The city flashes past my window, but I take no heed. All I want is to go home. This hasn’t been my best day for shopping. I was more than ready to quit before I’d even hardly started. I’m usually tired of the city after a few hours, but this started after a few minutes. I wonder why. I search deep to understand. If something like this happens there is usually a reason. I think it must have something to do with the city itself and how it’s such a congregating place for sin of all types. Maybe it’s the countless strange songs and strange Halloween-ish sounds issuing through store sound systems. I search for answers. Find none there.

A light turns red. I stop. Surrounded by cars full of people. Disconnected people. Hurting people. Each going his own way. Doing their own thing.

The light changes. We move forward. And then I see it.
Disconnect. It changes everything.

I’m dismayed. How did I get here and why!? There was no disconnect when I got to town this morning. There certainly is now. I search for answers, find none.

Dismay changes to steel-clad resolve. I didn’t leave home this way this morning. I’m not going home this way. Fortunately, I have a two hour drive ahead of me.

The last of the city fades away in my rear-view mirror. My iPod playlist streams music from my car speakers, courtesy of batteries and radio waves. I hardly hear it.

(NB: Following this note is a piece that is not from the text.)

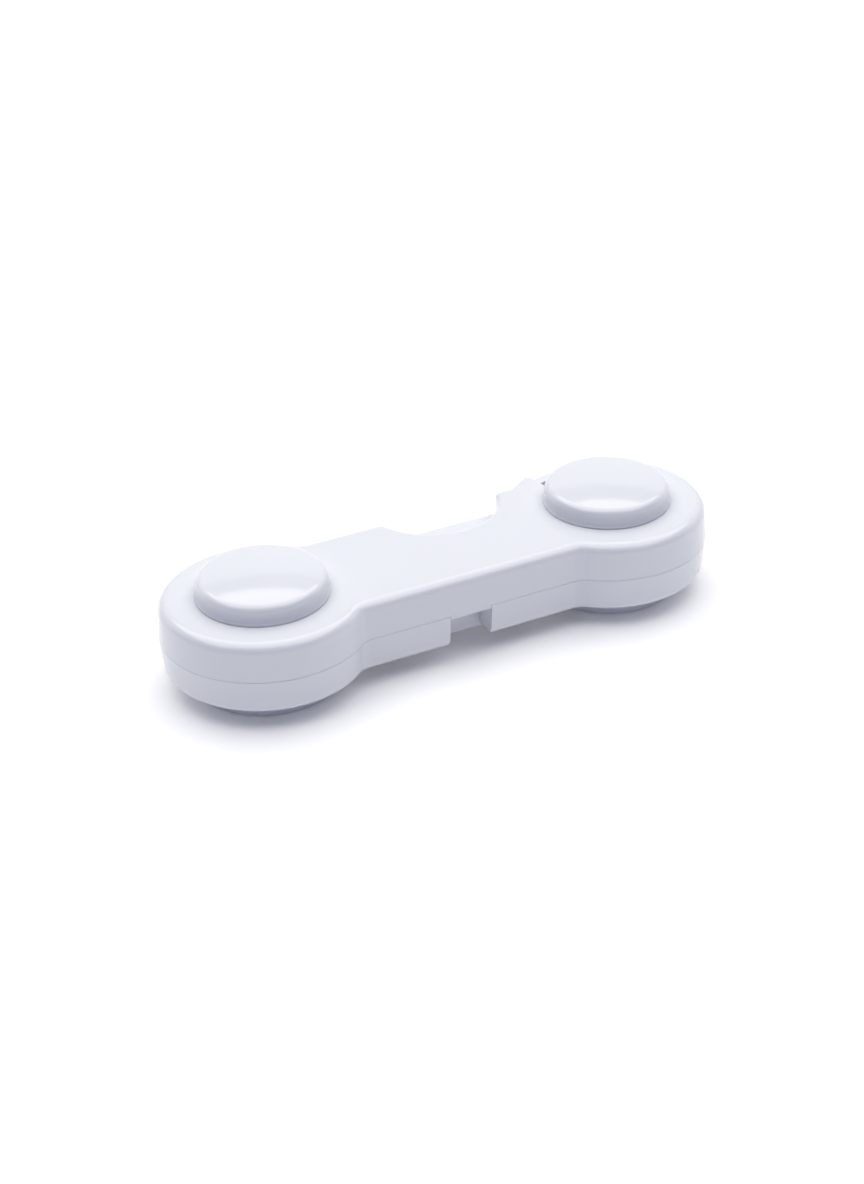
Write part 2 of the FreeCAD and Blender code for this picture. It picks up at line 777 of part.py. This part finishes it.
def cross_outline(reach, half):
    """A cross recess, as on a Phillips screw."""
    signs = [(1, -1), (1, 1), (-1, 1), (-1, -1)]
    corners = []
    for x_sign, y_sign in signs:
        wide = ("%s" if x_sign > 0 else "-%s") % reach, ("%s" if y_sign > 0 else "-%s") % half
        inner = ("%s" if x_sign > 0 else "-%s") % half, ("%s" if y_sign > 0 else "-%s") % half
        tall = ("%s" if x_sign > 0 else "-%s") % half, ("%s" if y_sign > 0 else "-%s") % reach
        trio = [wide, inner, tall]
        corners += trio if x_sign * y_sign > 0 else trio[::-1]
    return [corner(x, y) for x, y in corners]


def make_spool_screw(side, x):
    tip_z = SCREW_SEAT + " - screw_long"
    body = turned(side + "_screw", x, [
        corner("0", tip_z),
        corner("screw_shank_r / 3", tip_z),
        corner("screw_shank_r", tip_z + " + screw_shank_r"),
        corner("screw_shank_r", SCREW_SEAT),
        corner("screw_head_r", SCREW_SEAT),
        corner("screw_head_r", SCREW_SEAT + " + screw_head_high / 2"),
        corner("screw_head_r * 0.7", SCREW_SEAT + " + screw_head_high"),
        corner("0", SCREW_SEAT + " + screw_head_high"),
    ])
    pocket(body, side + "_drive", SCREW_SEAT + " + screw_head_high / 3", SCREW_SEAT + " + screw_head_high + overcut",
           cross_outline("drive_reach", "drive_half"))
    return body


def make_cap(side, x):
    """A domed snap cap with a flared base and a soft top edge."""
    base_top = HEAD_Z + " + cap_base_high"
    rise = "(cap_waist_z - %s - cap_base_high)" % HEAD_Z
    spread = "(cap_base_r - cap_waist_r)"
    flare_r = "((%s^2 + %s^2) / (2 * %s))" % (rise, spread, spread)
    inset = "(cap_side_r - cap_edge_r)"
    dome_z = "(cap_apex_z - cap_dome_r)"
    rise_in = "sqrt((cap_dome_r - cap_edge_r)^2 - %s^2)" % inset
    scale = "cap_dome_r / (cap_dome_r - cap_edge_r)"
    edge_z = "(%s + %s)" % (dome_z, rise_in)
    bead_z = HEAD_Z + " + cap_bead_high"
    return turned(side + "_cap", x, [
        corner("cap_bead_r", HEAD_Z),
        corner("cap_base_r", HEAD_Z),
        arc("cap_base_r", base_top, flare_r, "cap_waist_r + " + flare_r, "cap_waist_z", -1),
        corner("cap_waist_r", "cap_waist_z"),
        arc("cap_side_r", edge_z, "cap_edge_r", inset, edge_z, 1),
        arc("%s * %s" % (inset, scale), "%s + %s * %s" % (dome_z, rise_in, scale),
            "cap_dome_r", "0", dome_z, 1),
        corner("0", "cap_apex_z"),
        corner("0", "cap_ceiling_z"),
        corner("cap_bore_r", "cap_ceiling_z"),
        corner("cap_bore_r", bead_z),
        corner("cap_bead_r", bead_z),
    ])


def make_spool(side, x):
    return [
        make_foot(side, x),
        make_head(side, x),
        make_spool_screw(side, x),
        make_cap(side, x),
        ring(side + "_washer", x, "washer_bore", "washer_r", "foot_high", "washer_high"),
        disc(side + "_pad", x, "pad_r", "liner_high", "foot_seat"),
        disc(side + "_liner", x, "liner_r", "0", "liner_high"),
    ]


def disc(label, x, radius, low, high):
    return turned(label, x, [corner("0", low), corner(radius, low), corner(radius, high), corner("0", high)])


# ---- small hardware of the arm ----

def make_lever_pin():
    chamfer = "pin_r / 5"
    body = turned("lever_pin", PIVOT_X, [
        corner("0", "pin_low"),
        corner("pin_r - " + chamfer, "pin_low"),
        corner("pin_r", "pin_low + " + chamfer),
        corner("pin_r", "pin_high - " + chamfer),
        corner("pin_r - " + chamfer, "pin_high"),
        corner("0", "pin_high"),
    ])
    body.setExpression("Placement.Base.y", bind(PIVOT_Y))
    return body


def make_lever_washer():
    body = ring("lever_washer", PIVOT_X, "pin_r + lever_fit", "lever_washer_r",
                "pin_boss_high + rest_gap", "hub_low - rest_gap")
    body.setExpression("Placement.Base.y", bind(PIVOT_Y))
    return body


def primitive(kind, name, sizes, x, y, z):
    """A Part primitive with its sizes and place bound to the sheet."""
    item = doc.addObject("Part::" + kind, name)
    places = {"Placement.Base.x": x, "Placement.Base.y": y, "Placement.Base.z": z}
    for prop, text in {**sizes, **places}.items():
        item.setExpression(prop, bind(text))
    return item


def make_shell_screw(number, x, y):
    """One small screw, driven from below, with a cross recess in its head."""
    name = "shell_screw_%d" % number
    head_z = "shell_sink_high - shell_head_high"
    shank = primitive("Cylinder", name + "_shank",
                      {"Radius": "shell_shank_r", "Height": "shell_screw_high - shell_sink_high"},
                      x, y, "shell_sink_high")
    head = primitive("Cylinder", name + "_head",
                     {"Radius": "shell_head_r", "Height": "shell_head_high"}, x, y, head_z)
    slots = []
    for way, length, width in (("x", "slot_long", "slot_wide"), ("y", "slot_wide", "slot_long")):
        slots.append(primitive("Box", name + "_slot_" + way,
                               {"Length": length, "Width": width, "Height": "slot_deep + overcut"},
                               "%s - %s / 2" % (x, length), "%s - %s / 2" % (y, width), head_z + " - overcut"))
    whole = doc.addObject("Part::MultiFuse", name + "_whole")
    whole.Shapes = [shank, head]
    drive = doc.addObject("Part::MultiFuse", name + "_drive")
    drive.Shapes = slots
    screw = doc.addObject("Part::Cut", name)
    screw.Base = whole
    screw.Tool = drive
    return screw


def make_shell_screws():
    group = doc.addObject("Part::Compound", "shell_screws")
    group.Label = "shell_screws"
    group.Links = [make_shell_screw(number, x, y) for number, (x, y) in enumerate(screw_spots(), start=1)]
    return group


def check_document():
    for item in doc.Objects:
        if "Invalid" in item.State or "Error" in item.State:
            raise RuntimeError("%s failed: %s" % (item.Name, item.State))


def write_parts(parts):
    for part in parts:
        if part.Shape.isNull() or not part.Shape.isValid():
            raise RuntimeError("%s has no valid shape" % part.Label)
    os.makedirs("parts", exist_ok=True)
    for part in parts:
        part.Shape.exportStep("parts/%s.step" % part.Label)


def main():
    parts = [make_upper_shell(), make_lower_shell(), make_release_lever()]
    parts += [make_lever_pin(), make_lever_washer(), make_lever_spring(), make_shell_screws()]
    parts += make_spool("pivot", "-half_pitch")
    parts += make_spool("catch", "half_pitch")
    doc.recompute()
    check_document()
    write_parts(parts)
    for part in parts:
        box = part.Shape.BoundBox
        print("%-14s %7.1f mm3  z %.2f to %.2f" % (part.Label, part.Shape.Volume, box.ZMin, box.ZMax))
    return parts


main()
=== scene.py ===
import math

import bpy
from mathutils import Matrix, Vector


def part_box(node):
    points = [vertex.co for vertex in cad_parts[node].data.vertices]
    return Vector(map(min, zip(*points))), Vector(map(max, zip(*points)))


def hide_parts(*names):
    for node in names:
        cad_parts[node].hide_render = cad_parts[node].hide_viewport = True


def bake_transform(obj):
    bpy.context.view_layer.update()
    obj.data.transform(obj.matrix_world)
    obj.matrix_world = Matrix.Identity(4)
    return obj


# Looks of the swing latch: white moulded plastic on a white table, under one large
# overhead softbox. All lengths are metres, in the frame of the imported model.

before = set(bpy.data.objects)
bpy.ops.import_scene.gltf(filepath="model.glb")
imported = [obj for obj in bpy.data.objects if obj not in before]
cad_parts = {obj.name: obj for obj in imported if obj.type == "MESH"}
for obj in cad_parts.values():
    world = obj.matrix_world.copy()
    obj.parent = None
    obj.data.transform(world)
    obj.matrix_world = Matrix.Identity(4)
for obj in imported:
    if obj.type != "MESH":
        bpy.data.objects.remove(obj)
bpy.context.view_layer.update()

PARTING_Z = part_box("lower_shell")[1].z

# ---- camera ----

CAMERA_AZIMUTH = math.radians(-26.2)
CAMERA_ELEVATION = math.radians(30.25)
CAMERA_ROLL = math.radians(-1.70)
CAMERA_DISTANCE = 0.400
CAMERA_LENS = 63.35
CAMERA_TARGET = Vector((-0.00428, -0.00435, PARTING_Z))
SENSOR_WIDTH = 36.0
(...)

I wrestle with this restlessness. This separation from His heart. Magnified torment since I know I could have avoided this if I’d just paid attention. I’m ashamed now. Almost too ashamed to seek His heart. But seek it I do. Believing that He meant it when He promised that if we sought He would be found, and that He’s always near.

Trees flash by my window now, and God speaks peace to my heart. It doesn’t take as long as I expect and well before I’m halfway home the hurry is solidly replaced by the calmness I need. I call, He answers.
Always. He’s been waiting for me.
Even though I’ve grieved His heart.
He comes, tells my enemies to depart.

And I’m back where I belong. For now anyway. I wish I’d always stay here.

Times like these are getting rarer. Rarer enough that I can actually tell when my heart has gone astray. This life requires so much more than I could ever give. Connection to Heaven is a necessity. A necessity I love.

Each day that I seek to know His heart is a day in which I never want to know anything else. He always amazes me.

I didn’t skip that this morning. But somewhere between home and town I forgot that I can’t even walk without Him holding my hand. Dreadful to forget this. For when I forget this, I forget Him.

I’m asking Him now to keep me ever closer by His side, to remind me often just how much I need Him (Every moment. Every day.), and to never let me go.

It’s only through knowing Him that I can want to know yet more. It’s only through a heart connection with Infinite Love that I can even remember why I love, live, pray.

And it’s only through this that I can be at rest and full of gratitude. He gives the gifts. He gives the gratitude too.

It’s only through this that life is truly lived.


(written a few days ago)

Always

No matter what you’ve been taught, no matter what you’ve learned to believe, remember this:

You are loved by the Faithful Father.
And you’ll always be loved.

Believe this. Live this. Love Him. You’ll never be the same.